No, but the privacy benefit is largely moot as soon as you send your query, which you have to do unless all you want to do is full-text search over your local cache. That's not really where YaCy excels, although it does support a number of complicated formats grep can't handle.
What YaCy provides is a DHT protocol for distributed keyword search. It has the potential to solve the biggest problem with replacing existing web indexes: lack of Internet Archive class bandwidth and storage. In fact, YaCy seems to do it quite well. It is a great step up from the Common Name Resolution Protocol and HTML-form assisted HTTP querying.
There is still much left to improve, with ranking being one. But client-side ranking provides benefits already: customization beyond what Google allows you to do in it's believe that it knows your interests better than you do (and in what language you prefer your content, solely based on your location).

And this is the only part that matter...

Posted Nov 29, 2011 21:51 UTC (Tue) by khim (subscriber, #9252) [Link] (1 responses)

There is still much left to improve, with ranking being one.
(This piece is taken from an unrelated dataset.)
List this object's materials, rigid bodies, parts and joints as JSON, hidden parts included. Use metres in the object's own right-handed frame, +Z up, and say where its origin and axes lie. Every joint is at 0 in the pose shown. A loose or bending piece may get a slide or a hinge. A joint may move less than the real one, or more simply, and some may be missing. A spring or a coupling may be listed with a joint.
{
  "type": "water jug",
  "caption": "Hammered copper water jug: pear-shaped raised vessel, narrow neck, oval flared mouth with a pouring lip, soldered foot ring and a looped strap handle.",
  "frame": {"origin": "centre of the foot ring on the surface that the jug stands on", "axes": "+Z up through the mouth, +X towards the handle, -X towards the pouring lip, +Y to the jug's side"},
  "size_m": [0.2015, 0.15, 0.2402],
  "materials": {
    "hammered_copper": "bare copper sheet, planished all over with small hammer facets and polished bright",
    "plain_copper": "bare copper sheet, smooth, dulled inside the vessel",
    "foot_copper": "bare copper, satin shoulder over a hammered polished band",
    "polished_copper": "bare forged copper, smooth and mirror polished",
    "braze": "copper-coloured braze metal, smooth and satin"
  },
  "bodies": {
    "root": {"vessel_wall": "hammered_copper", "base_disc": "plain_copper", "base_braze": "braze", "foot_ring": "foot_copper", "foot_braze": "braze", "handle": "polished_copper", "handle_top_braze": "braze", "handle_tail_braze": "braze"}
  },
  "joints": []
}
This is the only part that matters. Sure, to create search engine you really need beefy hardware and it cost a pretty penny, but... it's only large for an individual. You need few millions of dollars to build datacenter comparable to Google - there are a lot of individuals and organizations which can afford that. But then you need to rank the results - and this where task becomes hard.

But client-side ranking provides benefits already: customization beyond what Google allows you to do in it's believe that it knows your interests better than you do (and in what language you prefer your content, solely based on your location).

Sure, but this an icing on the cake. Show me how and when you'll get the cake - then we'll have a meaningful discussion. Google sorts documents once and then uses millions of times (this simplification, of course: nowadays it alters the the existing ranking "on the fly" and does not rebuild the index each week like it did years ago, but these are minor details) - this makes the whole thing affordable. How do you plan to achieve that with client-side ranking is the question.

Indexing: Done; Crawling: WIP; Ranking: TD

Posted Dec 3, 2011 15:49 UTC (Sat) by bjartur (guest, #67801) [Link]

Ranking seems relatively cheap when all indexers are trusted. Not so in a trust-nothing peer system. YaCy has already pushed the state of the art of P2P higher than I expected in coming years by use of DHT so obvious in retrospect. It's still just a sort-of working proof of concept with great potential for evulutionary enhancement and reworking. In YaCy indexes can be provided either by website run YaCy servers or a distributed network of crawlers. The former works already for the few sites that run YaCy, and with the publicity YaCy has now, distributed crawling might get close to usable soon.
Yes, ranking is hard - but so was distributed indexing. It became easier. For now ranking has to be done by a trusted site. But perhaps the most important product of the YaCy project may become standardization upon a common protocol allowing searchers to more easily aggregate search results from multiple rankers and for rankers to aggregate indexes from even more crawlers.

If Google refuses to rank Yahoo Mail above GMail, then bohoo. If Google omits a site from their index, then shit. It happens so rarely that their results are overall far superior to those of any other engine. Microsoft has crawled an astounding number of pages, but doesn't yet have all those esoteric pages whose authors have long forgot about and are only linked to by that other esoteric page, perhaps not served as HTML. It doesn't even matter whether Bing's ranking algorithm is better than Google's. If Google's is just good enough to allow their maturity to keep and attract users. And Google didn't exactly stop at the original PageRank.

But YaCy allows decoupling of indexing and ranking, even if ranking practically can not be done in a fully distributed fashion, it allows for ranking to be outsourced far more easily than the current mess of custom HTML soup results. Note that a standardized format for search results (uri-list, RSS, Atom or a semantic HTML dialect) would achieve the same, but such a standard will not be adhered to until a few major players have shown it support for it and classified it as the New Deal(tm).

Disclaimer: I do not run a YaCy crawler yet for a lack of bandwidth. Google is the search engine used by this stable build of Opera, but Bing by the customized experimental build for it can't cope with the insanity that is the latest Yahoo-esque revision of Google's search result page.